┏━━

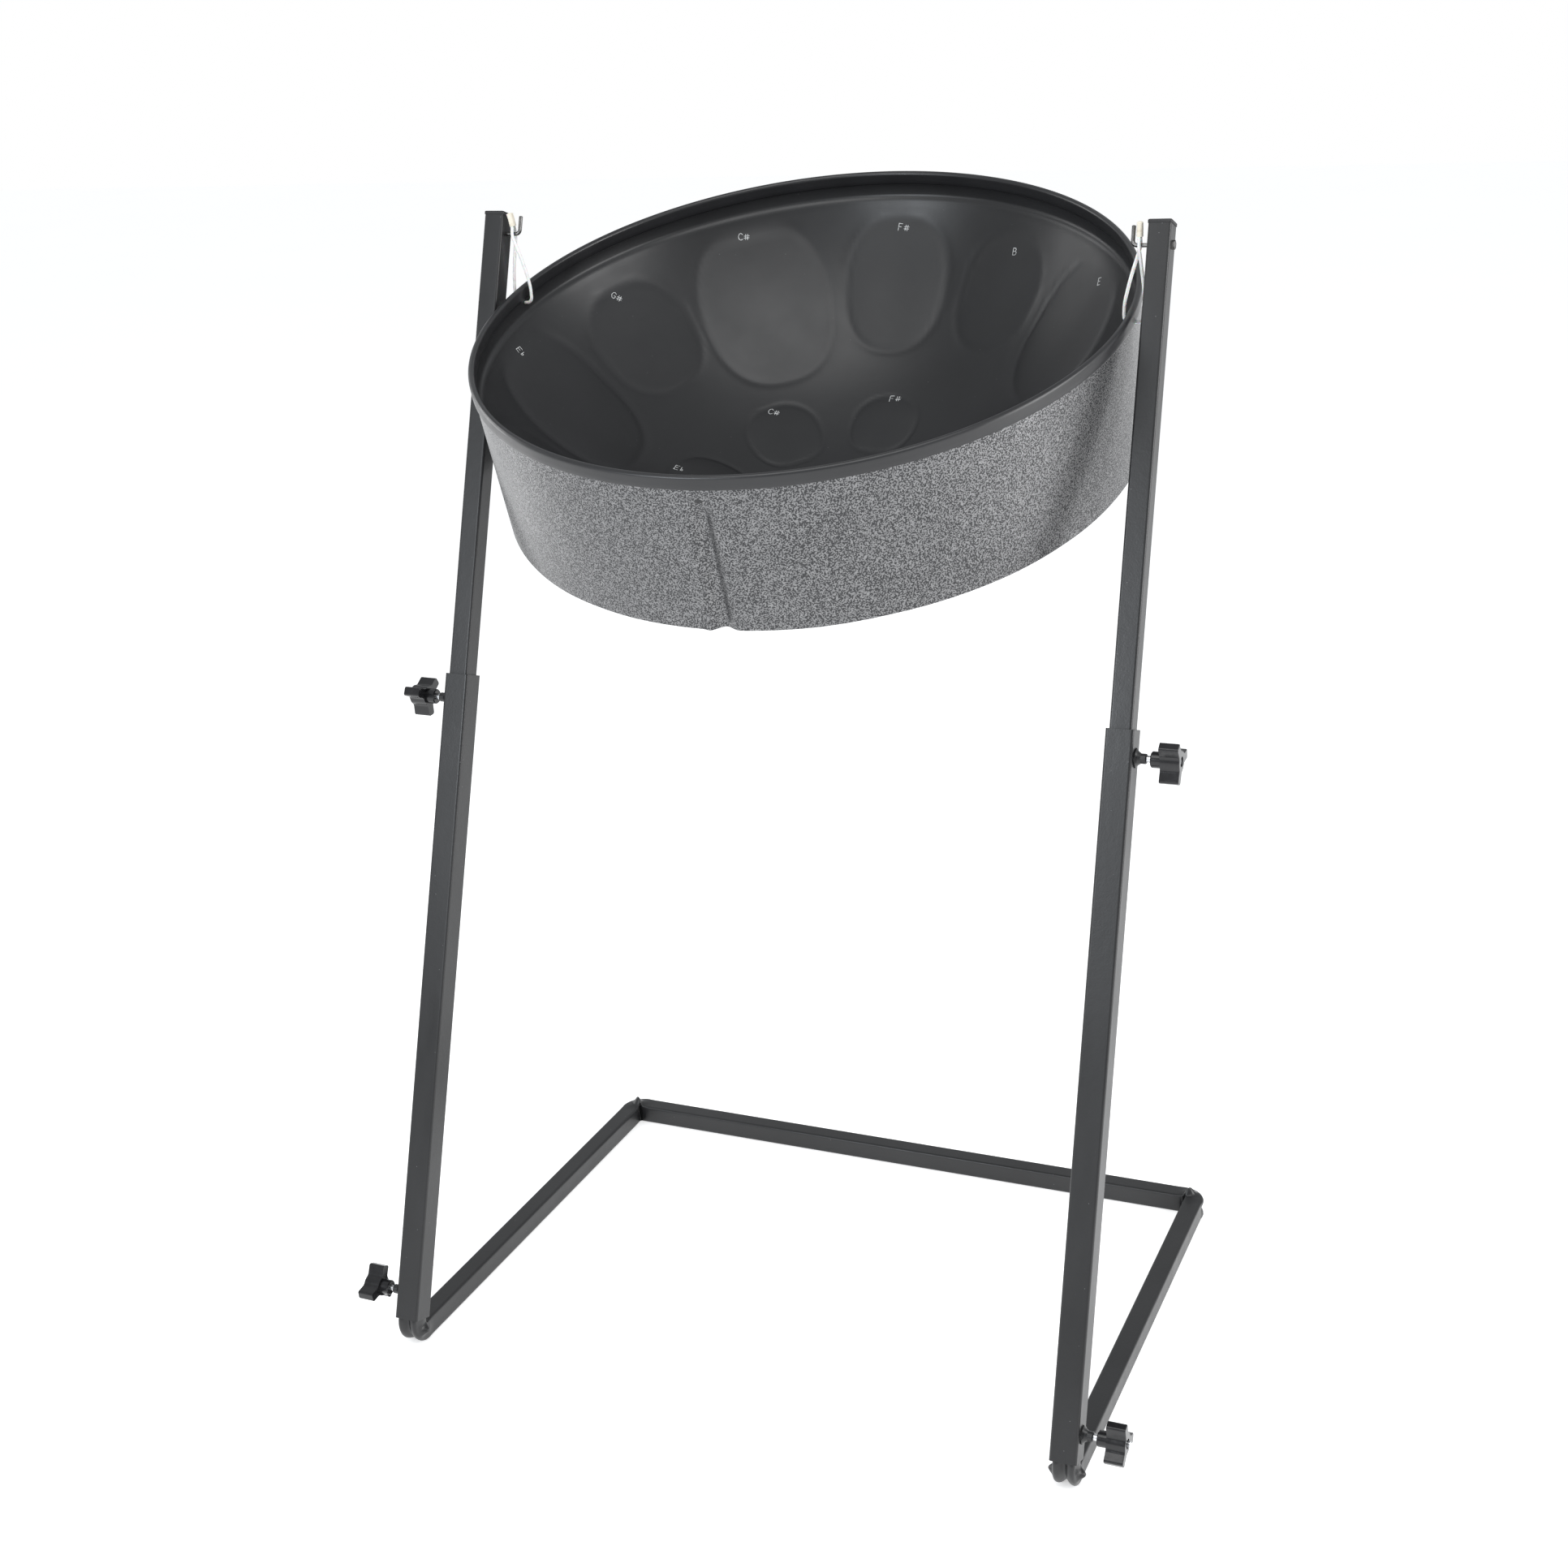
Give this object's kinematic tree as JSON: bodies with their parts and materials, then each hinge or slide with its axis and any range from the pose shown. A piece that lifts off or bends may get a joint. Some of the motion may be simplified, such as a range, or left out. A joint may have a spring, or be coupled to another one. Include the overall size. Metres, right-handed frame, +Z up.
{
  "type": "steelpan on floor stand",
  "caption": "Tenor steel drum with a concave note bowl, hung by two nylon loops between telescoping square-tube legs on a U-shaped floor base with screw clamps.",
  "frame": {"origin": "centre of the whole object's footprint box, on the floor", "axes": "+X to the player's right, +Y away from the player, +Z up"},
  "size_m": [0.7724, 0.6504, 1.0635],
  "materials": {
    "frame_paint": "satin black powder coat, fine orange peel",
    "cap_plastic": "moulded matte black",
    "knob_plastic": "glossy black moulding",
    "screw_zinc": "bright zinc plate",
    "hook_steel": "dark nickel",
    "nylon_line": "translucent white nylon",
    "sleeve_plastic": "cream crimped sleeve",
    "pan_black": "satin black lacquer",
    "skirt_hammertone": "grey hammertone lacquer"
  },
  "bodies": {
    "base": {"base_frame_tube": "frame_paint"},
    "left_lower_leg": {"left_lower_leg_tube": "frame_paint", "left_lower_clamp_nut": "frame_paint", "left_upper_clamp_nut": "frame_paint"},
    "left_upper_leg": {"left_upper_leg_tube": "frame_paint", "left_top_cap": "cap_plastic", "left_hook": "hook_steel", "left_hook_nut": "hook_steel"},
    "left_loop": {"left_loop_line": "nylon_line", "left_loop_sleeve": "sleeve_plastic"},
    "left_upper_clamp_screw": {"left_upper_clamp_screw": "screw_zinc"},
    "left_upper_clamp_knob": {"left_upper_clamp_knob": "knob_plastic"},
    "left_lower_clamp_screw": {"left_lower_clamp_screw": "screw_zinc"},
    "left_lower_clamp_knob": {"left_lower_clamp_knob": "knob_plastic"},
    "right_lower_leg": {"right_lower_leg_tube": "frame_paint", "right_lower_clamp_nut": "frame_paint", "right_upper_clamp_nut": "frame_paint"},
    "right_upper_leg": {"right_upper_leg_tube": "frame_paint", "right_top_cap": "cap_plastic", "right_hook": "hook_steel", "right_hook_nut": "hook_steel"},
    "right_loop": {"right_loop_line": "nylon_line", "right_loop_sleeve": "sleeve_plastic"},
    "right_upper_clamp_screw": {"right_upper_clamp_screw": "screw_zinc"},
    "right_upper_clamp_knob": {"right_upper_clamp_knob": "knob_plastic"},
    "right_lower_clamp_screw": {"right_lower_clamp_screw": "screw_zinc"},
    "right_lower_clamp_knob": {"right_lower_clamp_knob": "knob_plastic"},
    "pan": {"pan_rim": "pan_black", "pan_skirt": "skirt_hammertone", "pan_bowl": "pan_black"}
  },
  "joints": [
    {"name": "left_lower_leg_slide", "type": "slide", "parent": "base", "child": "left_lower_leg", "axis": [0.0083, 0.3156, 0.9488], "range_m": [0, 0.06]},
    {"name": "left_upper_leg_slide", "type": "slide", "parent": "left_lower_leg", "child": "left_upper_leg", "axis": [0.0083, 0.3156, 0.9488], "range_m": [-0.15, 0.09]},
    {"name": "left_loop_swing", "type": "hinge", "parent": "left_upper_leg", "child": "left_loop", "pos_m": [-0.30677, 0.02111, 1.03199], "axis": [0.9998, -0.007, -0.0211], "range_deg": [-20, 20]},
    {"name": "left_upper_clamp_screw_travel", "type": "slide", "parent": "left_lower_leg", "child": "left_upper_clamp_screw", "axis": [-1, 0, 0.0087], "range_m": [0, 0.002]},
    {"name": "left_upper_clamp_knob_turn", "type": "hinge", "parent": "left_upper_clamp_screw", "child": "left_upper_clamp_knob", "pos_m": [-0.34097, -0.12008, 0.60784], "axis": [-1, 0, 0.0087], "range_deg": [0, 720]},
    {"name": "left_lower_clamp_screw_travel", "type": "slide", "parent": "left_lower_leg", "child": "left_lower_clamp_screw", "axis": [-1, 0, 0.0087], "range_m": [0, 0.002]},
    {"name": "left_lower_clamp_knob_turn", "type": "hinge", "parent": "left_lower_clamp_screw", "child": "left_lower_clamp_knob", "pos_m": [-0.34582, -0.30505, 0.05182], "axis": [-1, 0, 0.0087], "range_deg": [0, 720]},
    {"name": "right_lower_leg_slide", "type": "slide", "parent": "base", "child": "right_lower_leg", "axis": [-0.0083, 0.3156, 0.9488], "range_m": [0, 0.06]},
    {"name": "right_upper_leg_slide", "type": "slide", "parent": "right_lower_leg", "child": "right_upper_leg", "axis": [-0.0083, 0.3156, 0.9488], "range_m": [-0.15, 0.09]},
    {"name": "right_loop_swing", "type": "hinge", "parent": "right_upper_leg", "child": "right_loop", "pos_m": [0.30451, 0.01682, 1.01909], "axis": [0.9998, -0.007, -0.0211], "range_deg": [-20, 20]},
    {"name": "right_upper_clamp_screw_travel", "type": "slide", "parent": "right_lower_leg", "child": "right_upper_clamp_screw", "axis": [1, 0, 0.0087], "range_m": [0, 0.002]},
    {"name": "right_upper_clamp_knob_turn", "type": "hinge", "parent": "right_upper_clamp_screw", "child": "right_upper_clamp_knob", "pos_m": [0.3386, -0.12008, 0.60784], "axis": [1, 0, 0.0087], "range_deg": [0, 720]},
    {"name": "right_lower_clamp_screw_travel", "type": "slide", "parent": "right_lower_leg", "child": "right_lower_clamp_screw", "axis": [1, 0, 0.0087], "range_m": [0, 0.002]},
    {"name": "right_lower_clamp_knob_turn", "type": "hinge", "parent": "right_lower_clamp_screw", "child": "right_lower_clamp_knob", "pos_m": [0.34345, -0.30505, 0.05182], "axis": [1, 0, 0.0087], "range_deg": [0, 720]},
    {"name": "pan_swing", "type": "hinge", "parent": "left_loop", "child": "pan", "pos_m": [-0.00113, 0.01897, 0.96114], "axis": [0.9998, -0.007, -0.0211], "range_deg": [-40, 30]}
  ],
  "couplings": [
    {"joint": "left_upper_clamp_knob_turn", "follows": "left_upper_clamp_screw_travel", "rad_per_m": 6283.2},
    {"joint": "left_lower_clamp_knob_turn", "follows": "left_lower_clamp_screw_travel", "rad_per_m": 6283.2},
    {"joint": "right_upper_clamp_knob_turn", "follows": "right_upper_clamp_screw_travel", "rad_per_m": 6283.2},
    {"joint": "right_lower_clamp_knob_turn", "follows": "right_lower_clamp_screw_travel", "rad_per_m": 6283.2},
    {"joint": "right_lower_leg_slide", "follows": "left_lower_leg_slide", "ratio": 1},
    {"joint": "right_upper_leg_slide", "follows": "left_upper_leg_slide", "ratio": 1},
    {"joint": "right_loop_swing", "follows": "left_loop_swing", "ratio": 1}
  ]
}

┗━━

Set every line of the listing down word for word.

## Solved exercise:
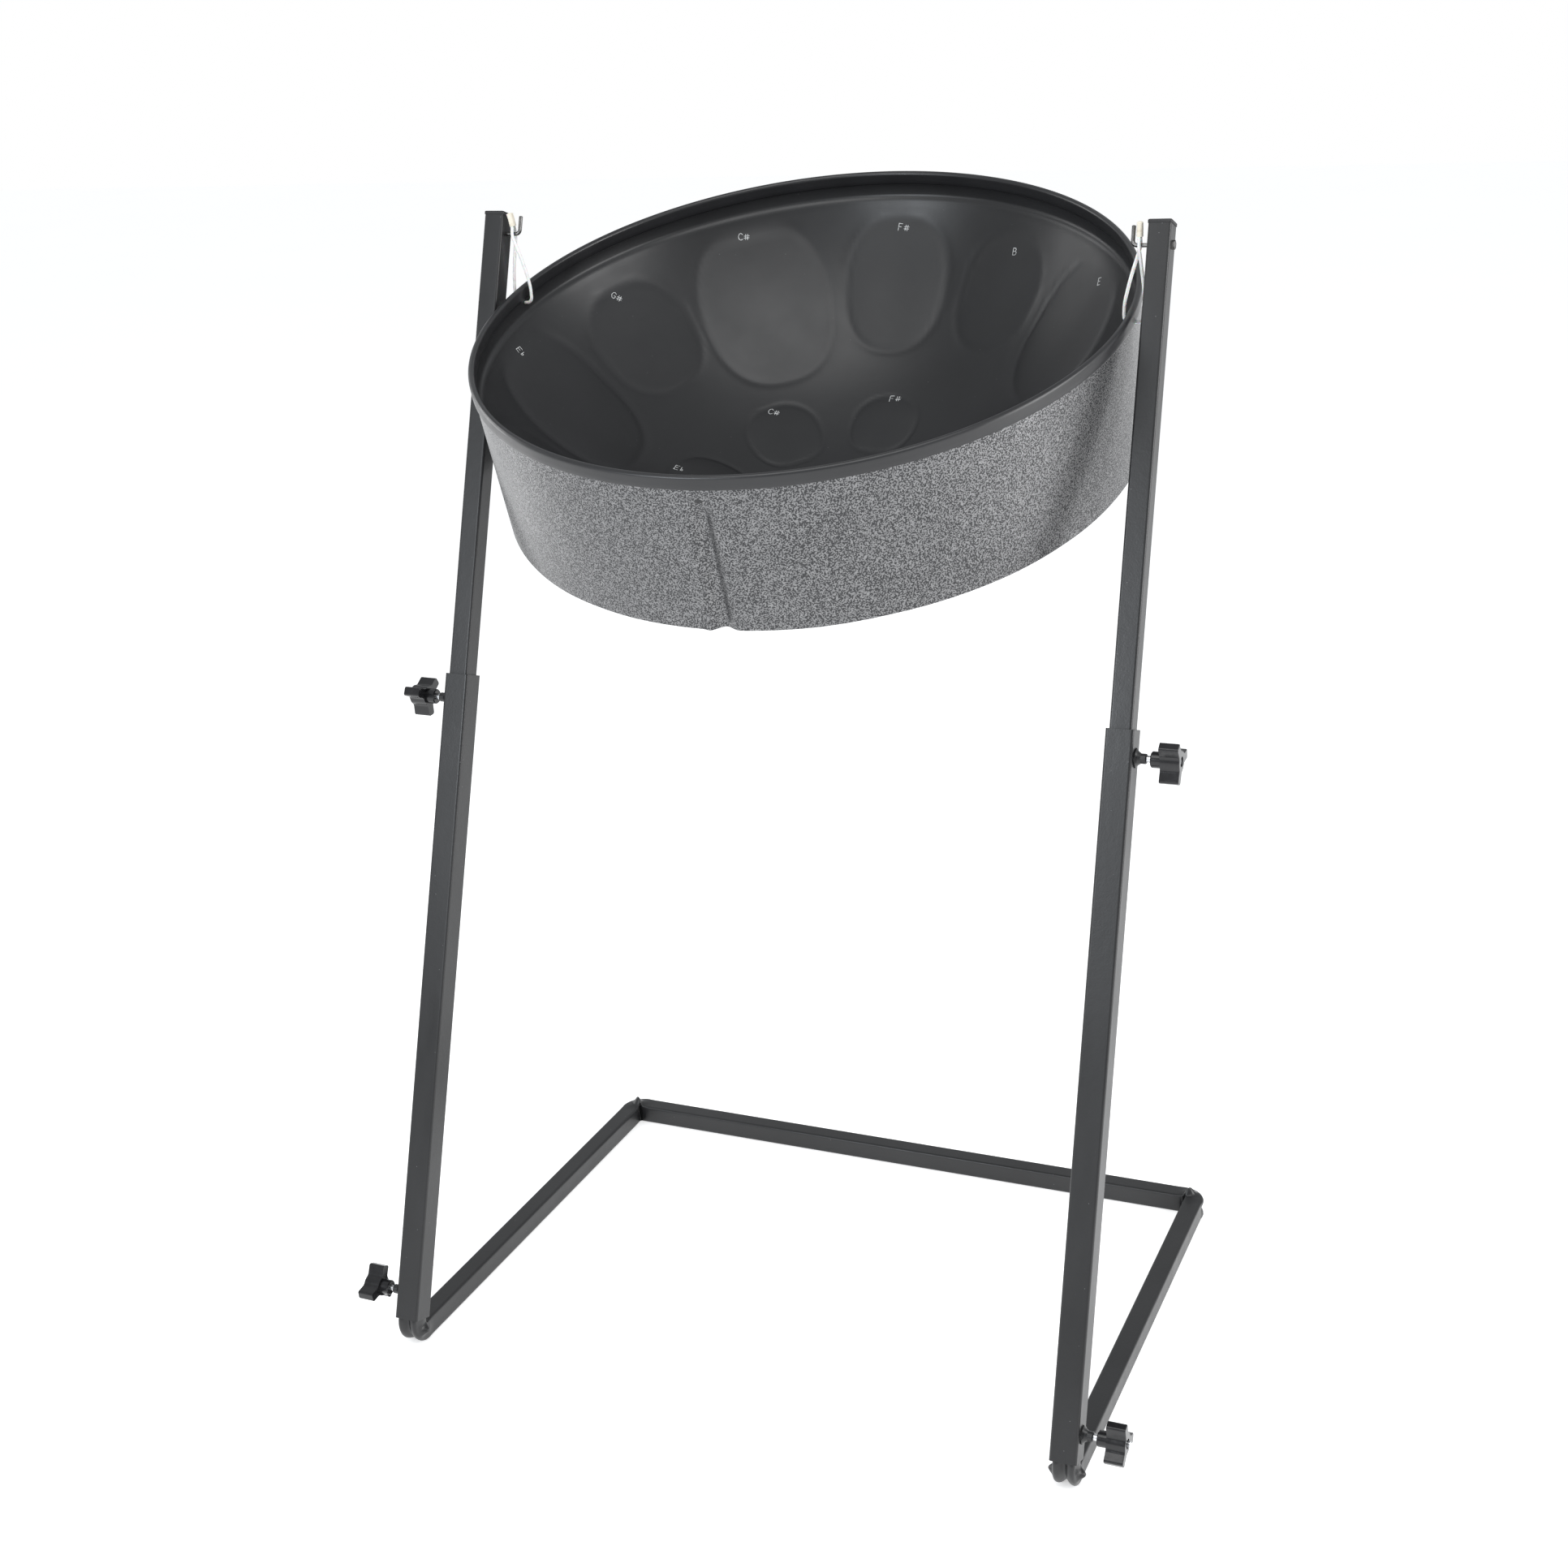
Give this object's kinematic tree as JSON: bodies with their parts and materials, then each hinge or slide with its axis and any range from the pose shown. A piece that lifts off or bends may get a joint. Some of the motion may be simplified, such as a range, or left out. A joint may have a spring, or be coupled to another one. Include the overall size. Metres, right-handed frame, +Z up.
{
  "type": "steelpan on floor stand",
  "caption": "Tenor steel drum with a concave note bowl, hung by two nylon loops between telescoping square-tube legs on a U-shaped floor base with screw clamps.",
  "frame": {"origin": "centre of the whole object's footprint box, on the floor", "axes": "+X to the player's right, +Y away from the player, +Z up"},
  "size_m": [0.7724, 0.6504, 1.0635],
  "materials": {
    "frame_paint": "satin black powder coat, fine orange peel",
    "cap_plastic": "moulded matte black",
    "knob_plastic": "glossy black moulding",
    "screw_zinc": "bright zinc plate",
    "hook_steel": "dark nickel",
    "nylon_line": "translucent white nylon",
    "sleeve_plastic": "cream crimped sleeve",
    "pan_black": "satin black lacquer",
    "skirt_hammertone": "grey hammertone lacquer"
  },
  "bodies": {
    "base": {"base_frame_tube": "frame_paint"},
    "left_lower_leg": {"left_lower_leg_tube": "frame_paint", "left_lower_clamp_nut": "frame_paint", "left_upper_clamp_nut": "frame_paint"},
    "left_upper_leg": {"left_upper_leg_tube": "frame_paint", "left_top_cap": "cap_plastic", "left_hook": "hook_steel", "left_hook_nut": "hook_steel"},
    "left_loop": {"left_loop_line": "nylon_line", "left_loop_sleeve": "sleeve_plastic"},
    "left_upper_clamp_screw": {"left_upper_clamp_screw": "screw_zinc"},
    "left_upper_clamp_knob": {"left_upper_clamp_knob": "knob_plastic"},
    "left_lower_clamp_screw": {"left_lower_clamp_screw": "screw_zinc"},
    "left_lower_clamp_knob": {"left_lower_clamp_knob": "knob_plastic"},
    "right_lower_leg": {"right_lower_leg_tube": "frame_paint", "right_lower_clamp_nut": "frame_paint", "right_upper_clamp_nut": "frame_paint"},
    "right_upper_leg": {"right_upper_leg_tube": "frame_paint", "right_top_cap": "cap_plastic", "right_hook": "hook_steel", "right_hook_nut": "hook_steel"},
    "right_loop": {"right_loop_line": "nylon_line", "right_loop_sleeve": "sleeve_plastic"},
    "right_upper_clamp_screw": {"right_upper_clamp_screw": "screw_zinc"},
    "right_upper_clamp_knob": {"right_upper_clamp_knob": "knob_plastic"},
    "right_lower_clamp_screw": {"right_lower_clamp_screw": "screw_zinc"},
    "right_lower_clamp_knob": {"right_lower_clamp_knob": "knob_plastic"},
    "pan": {"pan_rim": "pan_black", "pan_skirt": "skirt_hammertone", "pan_bowl": "pan_black"}
  },
  "joints": [
    {"name": "left_lower_leg_slide", "type": "slide", "parent": "base", "child": "left_lower_leg", "axis": [0.0083, 0.3156, 0.9488], "range_m": [0, 0.06]},
    {"name": "left_upper_leg_slide", "type": "slide", "parent": "left_lower_leg", "child": "left_upper_leg", "axis": [0.0083, 0.3156, 0.9488], "range_m": [-0.15, 0.09]},
    {"name": "left_loop_swing", "type": "hinge", "parent": "left_upper_leg", "child": "left_loop", "pos_m": [-0.30677, 0.02111, 1.03199], "axis": [0.9998, -0.007, -0.0211], "range_deg": [-20, 20]},
    {"name": "left_upper_clamp_screw_travel", "type": "slide", "parent": "left_lower_leg", "child": "left_upper_clamp_screw", "axis": [-1, 0, 0.0087], "range_m": [0, 0.002]},
    {"name": "left_upper_clamp_knob_turn", "type": "hinge", "parent": "left_upper_clamp_screw", "child": "left_upper_clamp_knob", "pos_m": [-0.34097, -0.12008, 0.60784], "axis": [-1, 0, 0.0087], "range_deg": [0, 720]},
    {"name": "left_lower_clamp_screw_travel", "type": "slide", "parent": "left_lower_leg", "child": "left_lower_clamp_screw", "axis": [-1, 0, 0.0087], "range_m": [0, 0.002]},
    {"name": "left_lower_clamp_knob_turn", "type": "hinge", "parent": "left_lower_clamp_screw", "child": "left_lower_clamp_knob", "pos_m": [-0.34582, -0.30505, 0.05182], "axis": [-1, 0, 0.0087], "range_deg": [0, 720]},
    {"name": "right_lower_leg_slide", "type": "slide", "parent": "base", "child": "right_lower_leg", "axis": [-0.0083, 0.3156, 0.9488], "range_m": [0, 0.06]},
    {"name": "right_upper_leg_slide", "type": "slide", "parent": "right_lower_leg", "child": "right_upper_leg", "axis": [-0.0083, 0.3156, 0.9488], "range_m": [-0.15, 0.09]},
    {"name": "right_loop_swing", "type": "hinge", "parent": "right_upper_leg", "child": "right_loop", "pos_m": [0.30451, 0.01682, 1.01909], "axis": [0.9998, -0.007, -0.0211], "range_deg": [-20, 20]},
    {"name": "right_upper_clamp_screw_travel", "type": "slide", "parent": "right_lower_leg", "child": "right_upper_clamp_screw", "axis": [1, 0, 0.0087], "range_m": [0, 0.002]},
    {"name": "right_upper_clamp_knob_turn", "type": "hinge", "parent": "right_upper_clamp_screw", "child": "right_upper_clamp_knob", "pos_m": [0.3386, -0.12008, 0.60784], "axis": [1, 0, 0.0087], "range_deg": [0, 720]},
    {"name": "right_lower_clamp_screw_travel", "type": "slide", "parent": "right_lower_leg", "child": "right_lower_clamp_screw", "axis": [1, 0, 0.0087], "range_m": [0, 0.002]},
    {"name": "right_lower_clamp_knob_turn", "type": "hinge", "parent": "right_lower_clamp_screw", "child": "right_lower_clamp_knob", "pos_m": [0.34345, -0.30505, 0.05182], "axis": [1, 0, 0.0087], "range_deg": [0, 720]},
    {"name": "pan_swing", "type": "hinge", "parent": "left_loop", "child": "pan", "pos_m": [-0.00113, 0.01897, 0.96114], "axis": [0.9998, -0.007, -0.0211], "range_deg": [-40, 30]}
  ],
  "couplings": [
    {"joint": "left_upper_clamp_knob_turn", "follows": "left_upper_clamp_screw_travel", "rad_per_m": 6283.2},
    {"joint": "left_lower_clamp_knob_turn", "follows": "left_lower_clamp_screw_travel", "rad_per_m": 6283.2},
    {"joint": "right_upper_clamp_knob_turn", "follows": "right_upper_clamp_screw_travel", "rad_per_m": 6283.2},
    {"joint": "right_lower_clamp_knob_turn", "follows": "right_lower_clamp_screw_travel", "rad_per_m": 6283.2},
    {"joint": "right_lower_leg_slide", "follows": "left_lower_leg_slide", "ratio": 1},
    {"joint": "right_upper_leg_slide", "follows": "left_upper_leg_slide", "ratio": 1},
    {"joint": "right_loop_swing", "follows": "left_loop_swing", "ratio": 1}
  ]
}